Effect of the SSF=1 Approach on Historical DTS POD Charges
The AESO submitted that after recalculating historical CCDs in accordance with the SSF=1 proposal, fairness and market efficiency might require that historical Rate DTS bills be adjusted in some circumstances. The AESO also indicated that because it believes that the rebilling of Rate DTS charges may have other distribution tariff impacts, it intended to work with DFOs to determine whether rebilling Rate DTS charges is appropriate.
Considering the potential issues arising from rebilling of Rate DTS, the AESO requested that the AUC confirm that the AESO could proceed in the manner it described in the application. The AESO noted that its concern was primarily related to the potential impact of such rebilling on DFO tariffs. The AUC noted that rebilling of historical DFO POD charges was not addressed in any of the Direction 5 submissions filed by the DFOs. However, the AUC found that any potential rebilling of Rate DTS POD charge costs related to those substations that would receive SSF=1 to address historical costs back to December 1, 2015, may not be sufficiently material to warrant further examination by the AESO or the DFOs. The AUC directed the AESO to discuss with DFOs whether further examination of this matter is warranted and to include the outcome of those discussions in the AESO’s deferral account reconciliation application.

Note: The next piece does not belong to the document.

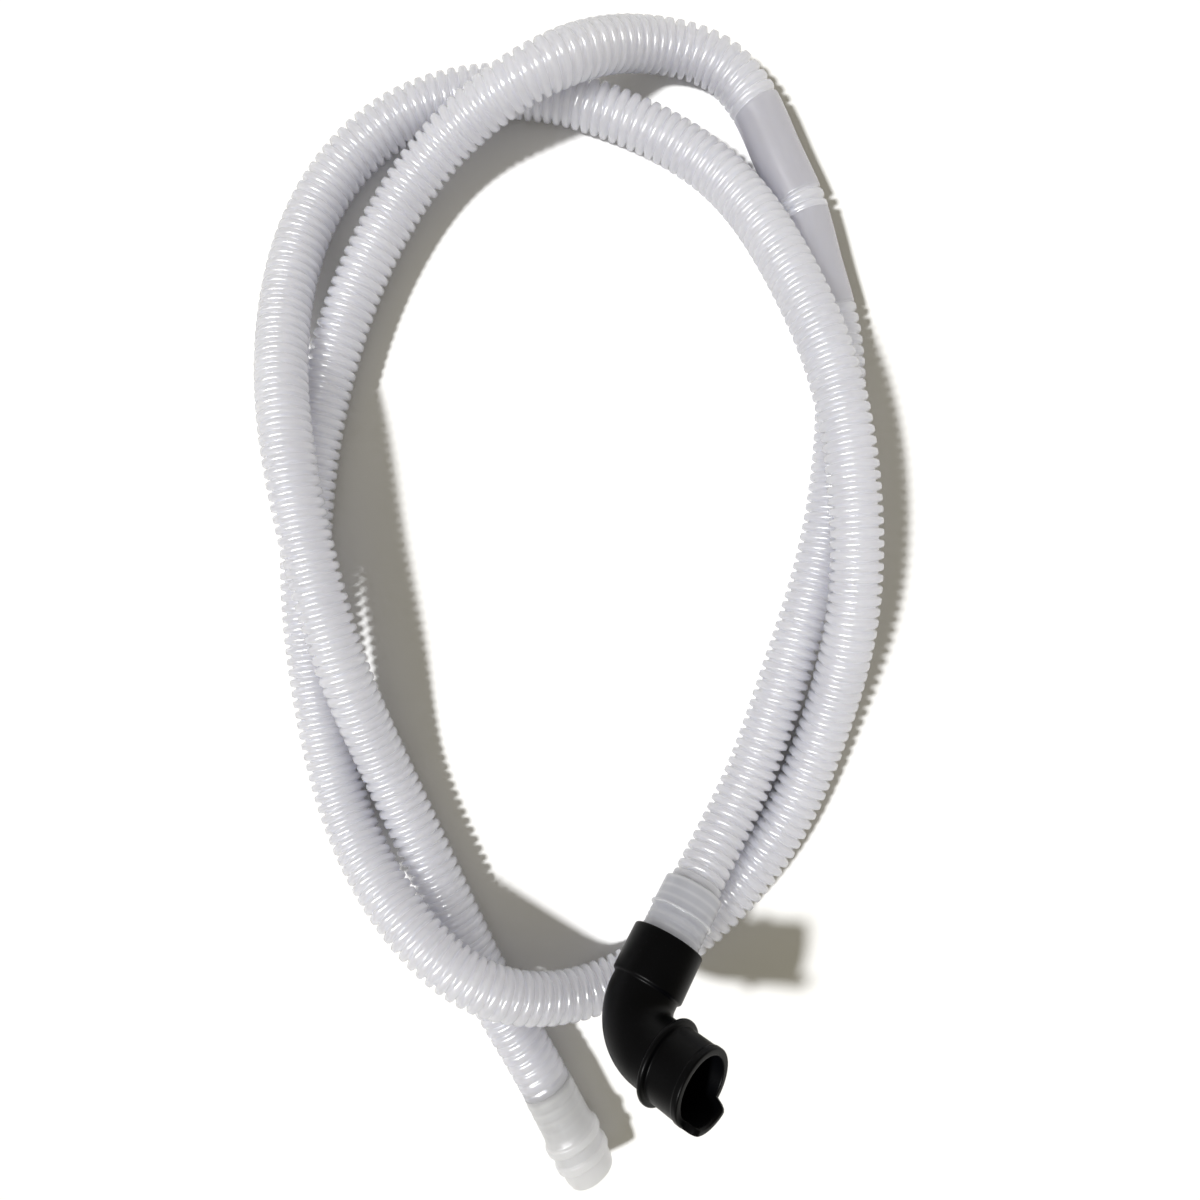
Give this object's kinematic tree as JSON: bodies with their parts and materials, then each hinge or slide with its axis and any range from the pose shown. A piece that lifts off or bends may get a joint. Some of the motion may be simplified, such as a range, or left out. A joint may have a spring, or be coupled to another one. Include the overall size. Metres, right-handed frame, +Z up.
{
  "type": "dishwasher drain hose",
  "caption": "Translucent white corrugated drain hose lying in loops, with a barbed moulded cuff at the free end and a black rubber elbow pushed onto the other cuff.",
  "frame": {"origin": "on the floor, under the middle of the box round the elbow and the end cuffs", "axes": "+Z up from the floor; +Y from the ends towards the far side of the loops; +X to the right seen from above"},
  "size_m": [0.2881, 0.5551, 0.1007],
  "materials": {
    "hose_plastic": "translucent, satin",
    "cuff_plastic": "translucent, satin",
    "elbow_rubber": "matt with a soft sheen"
  },
  "bodies": {
    "root": {"hose": "hose_plastic", "elbow_end_cuff": "cuff_plastic", "free_end_cuff": "cuff_plastic", "elbow": "elbow_rubber"}
  },
  "joints": []
}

Direction 7 – Fortis Update on Response to BluEarth Complaint
In the Decision, Fortis was directed to provide details of a proposal for the disposition of its deferral account established to deal with the complaint of BluEarth Renewables Inc. considered by the AUC in Proceeding 25058. Fortis submitted that the deferral account contained a balance of $2,145,216 for a payment made to AltaLink Management Ltd. (“AML”) for Fortis’s 257S Hull DER Solar project. Fortis noted that following the receipt of a recalculated CCD for that project, it was anticipated that AML would refund this payment to Fortis, and the corresponding deferral account would be closed. The AUC determined that Fortis had complied with Direction 7.
Effective Date of Approved ISO Tariff Changes
The AUC applied a single effective date of July 1, 2021, for the revised ISO tariff based on this decision.
Direction 11 – AMP Implementation Plan and Timing of AMP Changes
In response to Direction 11, the AESO confirmed its intention to submit an implementation plan setting out the details of how to operationalize the AMP as part of its Phase 2 tariff application. Following a request from the AUC, the AESO submitted that it would be appropriate and efficient to file its AMP implementation plan in 2021, separately and before its Phase 2 tariff application in 2022. This would provide certainty to market participants regarding how the AMP would be implemented as soon as possible. The AESO was directed to file an application in respect of a proposed AMP implementation plan on or before January 1, 2022, with further amendments to incorporate AMP requirements into ISO Rule 502.10.